Identify each line below that contains the word "None", and copy it out.

[Records from a data source]
——————

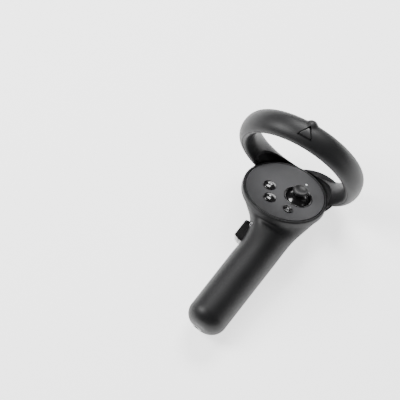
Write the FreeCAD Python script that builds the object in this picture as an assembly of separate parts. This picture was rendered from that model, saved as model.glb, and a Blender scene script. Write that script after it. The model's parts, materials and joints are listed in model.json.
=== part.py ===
import FreeCAD, Part
import math
import os
from FreeCAD import Placement, Rotation, Vector

os.makedirs("parts", exist_ok=True)

# ---------------------------------------------------------------- driving dimensions, mm
# Working frame: X to the right hand side, Y along the handle towards the ring, Z up when
# the controller lies face up.  The origin of the working frame is the centre of the face.
PLATE_R = 29.9            # round face plate
PLATE_T = 1.8
PLATE_LEAN = 27.6         # degrees the face leans forward from level
RIM_R = 32.2              # rounded collar around the face plate
RIM_H = 5.0
HEAD_CLEAR = 30.0         # the ring keeps off the face up to this height
WALL = 1.8                # moulded shell thickness

HANDLE_X = 10.2           # handle axis, offset from the face centre
HANDLE_Z = -7.8
HANDLE_R = 15.1
HANDLE_END = -120.8       # tail of the handle
TAIL_ROUND = 11.0
NECK_START = -60.0
SEAM_STEP = 0.03          # the flare starts this much inside the bar
SECTION_STEPS = 28        # points round each oval section

RING_CENTRE = Vector(0.7, 18.5, 26.3)
RING_YAW = 6.0            # degrees the ring turns about the vertical
RING_R = 43.4             # to the middle of the section
RING_H = 6.2              # half thickness, radial
RING_W = 9.9              # half width, along the ring axis
CREST_ANGLE = 85.0        # where the crest lug sits, degrees up from the right

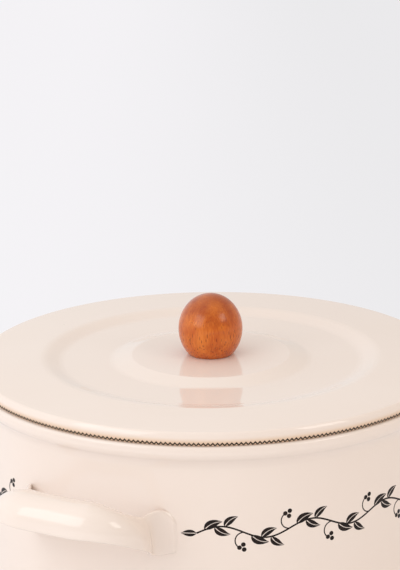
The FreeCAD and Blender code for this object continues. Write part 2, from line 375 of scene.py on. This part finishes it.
def addPiece(name, bm, material, body, sharp=meshing["sharpAngle"]):
    # the mesh becomes a smooth object that rides on its body
    bmesh.ops.remove_doubles(bm, verts=bm.verts[:], dist=meshing["merge"] * mm)
    bmesh.ops.recalc_face_normals(bm, faces=bm.faces[:])
    for face in bm.faces:
        face.smooth = True
    mesh = bpy.data.meshes.new(name)
    bm.to_mesh(mesh)
    bm.free()
    mesh.set_sharp_from_angle(angle=math.radians(sharp))
    mesh.materials.append(material)
    piece = bpy.data.objects.new(name, mesh)
    bpy.context.scene.collection.objects.link(piece)
    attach(piece, body)
    return piece


def roundedProfile(corners, turns):
    # a wire in the XZ plane through the corners, each inner corner rounded by its turn
    bm = bmesh.new()
    verts = [bm.verts.new((x * mm, 0, z * mm)) for x, z in corners]
    for first, second in zip(verts, verts[1:]):
        bm.edges.new((first, second))
    reaches = []
    for before, vert, after, turn in zip(verts, verts[1:], verts[2:], turns):
        half = (before.co - vert.co).angle(after.co - vert.co) / 2
        reaches.append(turn * mm / math.tan(half))
    for vert, reach in zip(verts[1:-1], reaches):
        bmesh.ops.bevel(bm, geom=[vert], offset=reach, offset_type="OFFSET",
                        affect="VERTICES", segments=meshing["turnSegments"], profile=0.5,
                        material=-1)
    for edge in bm.edges[:]:
        cuts = int(edge.calc_length() / (meshing["pitch"] * mm))
        if cuts:
            bmesh.ops.subdivide_edges(bm, edges=[edge], cuts=cuts)
    return bm


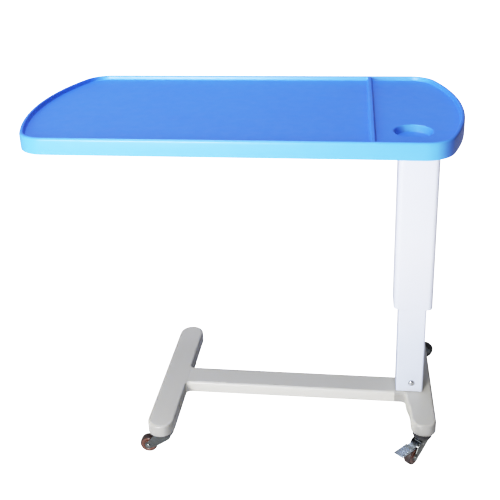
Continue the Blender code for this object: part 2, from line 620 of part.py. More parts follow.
# ------------------------------------------------------------------ castors
# Each is built about its own swivel axis with the wheel trailing along local +X, then turned to
# its heading.
PEDAL_X, PEDAL_Z = 0.0130, 0.0394     # origin of the brake pedal
PEDAL_T = 0.0016
PEDAL_PIN_Z = 0.0005                  # hinge pin axis above the pedal origin


def cheek(y):
    """Fork side from y outwards along +Y: an arm tapering down to a rounded eye at the axle."""
    eye_r, steps = 0.0078, 8
    start, stop = 232, 455            # sweep of the eye in degrees
    outline = [(-0.0125, 0.0470), (-0.0140, 0.0440), (-0.0100, 0.0375)]      # (x, z)
    for i in range(steps + 1):
        angle = math.radians(start + (stop - start) * i / steps)
        outline.append((TRAIL + eye_r * math.cos(angle), AXLE_Z + eye_r * math.sin(angle)))
    outline += [(0.0232, 0.0330), (0.0212, 0.0385), (0.0190, 0.0470)]
    bm = bmesh.new()
    face = bm.faces.new([bm.verts.new((x, 0.0, z)) for x, z in outline])
    made = bmesh.ops.extrude_face_region(bm, geom=[face])
    moved = [v for v in made["geom"] if isinstance(v, bmesh.types.BMVert)]
    bmesh.ops.translate(bm, vec=(0, CHEEK_T, 0), verts=moved)
    bmesh.ops.translate(bm, vec=(0, y, 0), verts=bm.verts[:])
    return bm


def build_cap_and_stem(tag, swivel):
    bore = STEM_R + GAP
    bm = turned([(bore, 0.0557), (0.0185, 0.0557), (0.0205, 0.0547), (0.0200, 0.0508),
                 (bore, 0.0508)], 20, ring=True)
    add_object("castor_cap_" + tag, bm, "black_plastic", swivel)
    bm = turned([(0.0, 0.0385), (0.0072, 0.0385), (0.0078, 0.0412), (STEM_R, 0.0412),
                 (STEM_R, 0.0740), (0.0042, 0.0750), (0.0, 0.0750)], 12)
    add_object("castor_stem_" + tag, bm, "steel", swivel)


def build_fork(tag, swivel):
    """Domed swivel head with two cheeks."""
    bore = STEM_R + 0.0004
    bm = turned([(bore, 0.0505), (0.0176, 0.0505), (0.0180, 0.0480), (0.0152, 0.0446),
                 (0.0120, 0.0438), (bore, 0.0438)], 20, ring=True)
    fork = add_object("castor_fork_" + tag, bm, "steel", swivel)
    for side, y in (("a", -CHEEK_Y - CHEEK_T), ("b", CHEEK_Y)):
        join(fork, "cheek_%s_%s" % (side, tag), cheek(y), swivel)
    cut(fork, "fork_axle_holes_" + tag, cross_rod(0.0034, TRAIL, AXLE_Z, 0.03, 12), swivel)
    return fork


def build_axle(tag, swivel):
    """Axle with a rivet head at both ends."""
    seat = CHEEK_Y + CHEEK_T + GAP
    half = [(0.0, 0.0140), (0.0042, 0.0134), (0.0050, seat), (0.0030, seat)]
    add_object("castor_axle_" + tag, lay_down(turned(half + mirrored(half), 12)), "bright_steel",
               swivel, loc=(TRAIL, 0.0, AXLE_Z))


def build_wheel(tag, wheel):
    """Hub and tyre, which turn together."""
    half_w = WHEEL_W / 2
    half = [(0.0034, half_w + 0.0008), (0.0058, half_w + 0.0008), (0.0066, half_w - 0.0018),
            (0.0140, half_w - 0.0008), (0.0160, half_w - 0.0008)]
    bm = turned(half + mirrored(half), 18, ring=True)
    add_object("castor_hub_" + tag, lay_down(bm), "amber_hub", wheel)
    half = [(0.0164, half_w - 0.0006), (0.0174, half_w - 0.0002), (0.0187, half_w - 0.0024)]
    bm = turned(half + [(WHEEL_R, 0.0)] + mirrored(half), 24, ring=True)
    add_object("castor_tyre_" + tag, lay_down(bm), "black_tyre", wheel)


def build_brake(tag, swivel, fork):
    """Ribbed steel pedal over the wheel, hinged on a pin in the cheeks."""
    pivot = empty("pedal_axis_" + tag, (PEDAL_X, 0.0, PEDAL_Z),
                  (0.0, math.radians(-8.0), 0.0), swivel)
    pedal = add_object("brake_pedal_" + tag, box(0.0055, 0.0715, -0.0082, 0.0082, 0.0, PEDAL_T),
                       "steel", pivot)
    join(pedal, "pedal_boss_" + tag, cross_rod(0.0029, 0, PEDAL_PIN_Z, 0.0080, 12), pivot)
    join(pedal, "pedal_neck_" + tag, box(0.0, 0.0070, -0.0078, 0.0078, 0.0, PEDAL_T), pivot)
    join(pedal, "pedal_tread_" + tag, box(0.0285, 0.0725, -0.0112, 0.0112, 0.0, PEDAL_T), pivot)
    for k in range(4):
        x = 0.0400 + 0.0085 * k
        join(pedal, "pedal_rib_%d_%s" % (k, tag),
             box(x, x + 0.0020, -0.0100, 0.0100, 0.0010, 0.0026), pivot)
    cut(pedal, "pedal_bore_" + tag, cross_rod(0.0019, 0, PEDAL_PIN_Z, 0.02, 12), pivot)
    pin_z = PEDAL_Z + PEDAL_PIN_Z
    pin = lay_down(cylinder(0.0015, (0, 0, -0.0120), (0, 0, 0.0120), 12))
    add_object("pedal_pin_" + tag, pin, "bright_steel", swivel, loc=(PEDAL_X, 0.0, pin_z))
    cut(fork, "pedal_pin_holes_" + tag, cross_rod(0.0018, PEDAL_X, pin_z, 0.03, 12), swivel)


def build_castor(tag, x, y, heading, braked):
    swivel = empty("swivel_axis_" + tag, (x, y, 0.0), (0.0, 0.0, math.radians(heading)))
    wheel = empty("wheel_axis_" + tag, (TRAIL, 0.0, AXLE_Z), parent=swivel)
    build_cap_and_stem(tag, swivel)
    fork = build_fork(tag, swivel)
    build_axle(tag, swivel)
    build_wheel(tag, wheel)
    if braked:
        build_brake(tag, swivel, fork)


# ------------------------------------------------------------------ assembly
build_tray_top()
build_underpan()
build_tray_frame()
build_tray_screws()
build_column()
build_base_frame()
build_cross_bolt()
build_gas_spring()
build_lever()
build_lever_grip()
build_lever_bracket()
build_feet()
build_beam()
for castor_tag, castor in CASTORS.items():
    build_castor(castor_tag, *castor)
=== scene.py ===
# Overbed table: a blue tray on an offset column, over an H-shaped base on four castors.
# Metres, Z up, floor at z = 0. The tray's length runs along X with the column near its +X end;
# the front is -Y, left is -X. Plan positions are drawn from a datum on the cross beam's centre
# line, with y = 0 through the column axis, and are then shifted onto the CAD frame.
import math
import json

import bpy
import bmesh
from mathutils import Vector, Matrix, geometry


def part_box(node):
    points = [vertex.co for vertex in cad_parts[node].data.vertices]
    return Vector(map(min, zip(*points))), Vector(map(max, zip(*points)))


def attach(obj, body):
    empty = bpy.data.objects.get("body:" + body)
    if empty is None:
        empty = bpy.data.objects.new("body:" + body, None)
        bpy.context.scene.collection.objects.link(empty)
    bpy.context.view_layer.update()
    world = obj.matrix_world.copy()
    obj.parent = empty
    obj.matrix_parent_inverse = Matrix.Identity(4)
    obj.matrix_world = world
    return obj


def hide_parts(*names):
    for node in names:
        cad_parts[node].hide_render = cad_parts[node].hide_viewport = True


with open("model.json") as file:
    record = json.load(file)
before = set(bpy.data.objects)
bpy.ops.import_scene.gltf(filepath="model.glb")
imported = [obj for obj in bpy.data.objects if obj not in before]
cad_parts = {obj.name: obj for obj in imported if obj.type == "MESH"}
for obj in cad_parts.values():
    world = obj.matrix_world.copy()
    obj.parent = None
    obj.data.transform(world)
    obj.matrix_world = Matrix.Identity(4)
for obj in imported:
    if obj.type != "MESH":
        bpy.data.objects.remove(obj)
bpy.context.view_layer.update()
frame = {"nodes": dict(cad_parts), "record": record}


def plan_centre(node):
    """Centre of a CAD node's box in x and y."""
    low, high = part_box(node)
    return (low.x + high.x) / 2, (low.y + high.y) / 2


TRAY_X = -0.0185                    # tray centre from the datum
tray_centre_x, tray_centre_y = plan_centre("tray_top")
DATUM_X, DATUM_Y = tray_centre_x - TRAY_X, tray_centre_y
SHIFT = Matrix.Translation((DATUM_X, DATUM_Y, 0.0))

# ------------------------------------------------------------------ dimensions
TRAY_LENGTH, TRAY_DEPTH = 0.856, 0.435
TRAY_TOP, FLOOR_DROP = 0.741, 0.009
FLOOR_Z = TRAY_TOP - FLOOR_DROP     # sunken floor inside the rim
UNDERSIDE_Z = 0.7285
END_RADIUS, CORNER_RADIUS = 0.487, 0.058
RIB_X = 0.2330                      # ridge across the tray floor
CUP_X, CUP_Y, CUP_RADIUS = 0.3065, -0.1285, 0.0355
CUP_BOSS_Z = 0.7171                 # flat bottom of the boss under the cup recess

COLUMN_X = 0.3290
SLEEVE = dict(width=0.0815, depth=0.0660, radius=0.0110, wall=0.003, bottom=0.2980, top=0.6862)
TUBE = dict(width=0.0590, depth=0.0456, radius=0.0045, wall=0.002, bottom=0.0824, top=0.6720)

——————

Response >>
    if empty is None:
        empty = bpy.data.objects.new("body:" + body, None)
    obj.parent = None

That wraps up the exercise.